Cuando nos apetece algo, vamos a por ello. Así de claro. Esté donde esté. Y un tren puede ser un gran sitio para cumplir nuestros deseos.

Que nunca tenemos tiempo para ver a los amigos o que nos cuesta lo indecible quedar porque solo disponemos de un par de horas libres a la semana, es algo que estamos todos demasiado acostumbrados a decirnos y a escuchar. Pero que cuando se quiere uno hace lo imposible para verse con alguien que le importa, también lo tenemos todos clarísimo.

Ilustración de Francisco José Asencio Ibáñez.
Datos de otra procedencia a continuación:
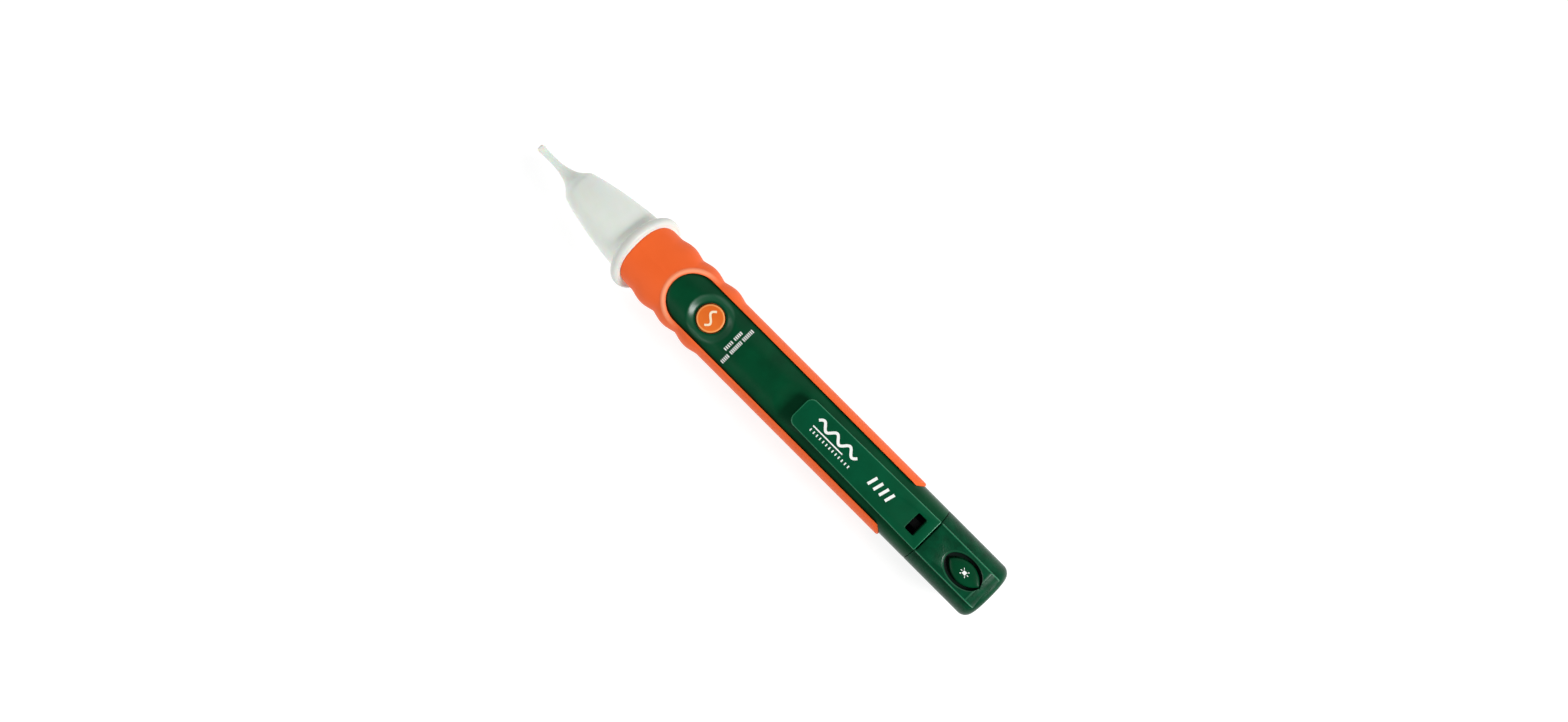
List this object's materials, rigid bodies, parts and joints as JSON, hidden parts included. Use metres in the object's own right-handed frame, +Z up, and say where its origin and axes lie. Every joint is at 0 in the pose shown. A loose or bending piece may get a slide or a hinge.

Hace muy pocos días, en un viaje que hice para pasar el fin de año en la  costa andaluza, estuve acompañada por una amiga que había dejado una incipiente y satisfactoria relación con un chico porque cada uno tenía su vida establecida en ciudades muy distantes y no estaban dispuestos a mantenerla así, ni tampoco a cambiar sus vidas para acercarse el uno al otro. Sin embargo, habían decidido que si surgía la oportunidad, fuera cuando fuese, harían lo posible por estar juntos y disfrutar de los momentos que pudieran aprovechar. Y sucedió que, estando las dos ya acomodadas en el tren hacia nuestras vacaciones, mi amiga me avisó de que había quedado con su Romeo en la estación de Córdoba.

De repente esa sorpresa me enfadó mucho pensando en que ella hubiera cambiado sus planes conmigo, para finalmente disfrutarlos con su amado, hasta que me explicó su verdadera intención. Él iba a subir allí para estar con ella en el tren los cincuenta minutos que duraba el trayecto y al llegar a la estación de Sevilla, se bajaría para coger otro tren de vuelta a su casa y desparecer de nuevo de su vida. Y así, incluso sin más detalles, me pareció una superproducción cinematográfica de lo más romántica para verse con alguien a quien quieres mucho.

Al llegar a la estación de la cita, él, que ya sabía en el vagón que viajábamos, subió directamente y nada más verse se fundieron en un gran abrazo y un posterior beso largo, húmedo y vergonzoso para los allí presentes. Tras las presentaciones de rigor los dos se dirigieron solos a la cafetería. El resto lo conocí de viva voz de mi amiga una vez pasada la estación de Santa Justa, cuando su amante hubo desembarcado. Para empezar, se pusieron al día entre unos cafés con leche. Atropelladamente se contaron cómo se iban desarrollando sus vidas y cuánto avanzaba cada uno en sus respectivos trabajos.

Llevaban en aquel momento tres meses sin verse y se tenían ganas. Muchas ganas. Por ello, en cuanto acabaron el desayuno, buscaron un baño vacío y limpio, que en estos trenes a veces cuesta. Él puso una alarma en su móvil para unos minutos antes de la hora prevista de llegada a Sevilla y, sin importarles nada más, cerraron por dentro y comenzaron a dar rienda suelta a sus deseos aletargados. En la perchita interior fueron colgando algunas de las prendas de las que se desprendieron mientras se besaban y mordían con arrebatada pasión: la blusa y el sujetador de mi amiga y la camiseta de él. Se tocaron con ansias, se lamieron con lujuria y vehemencia y, por supuesto, follaron intentando mantenerse en pie entre el traqueteo y las ansias.

La suerte se puso de su lado como regalo de final de año, y ningún otro pasajero tuvo necesidad de utilizar ese aseo en todo el tramo, pero aún así los treinta minutos que tuvieron para saborearse y recordar lo bien que funcionaba entre ellos el sexo no les parecieron suficientes. Despeinados, sudando y con la promesa de buscar otros momentos para continuar aquella historia, su hombre se bajó del tren con un gran suspiro ahogado por los ruidos de la estación y mi amiga volvió a su asiento con los ojos vidriosos y una sonrisa que le iluminaba toda la cara.

Quizás sería bueno, en este nuevo año, robar momentos a nuestra cotidianidad para hacerlos extraordinarios y ser mucho más felices junto a otras personas. ¿Probamos?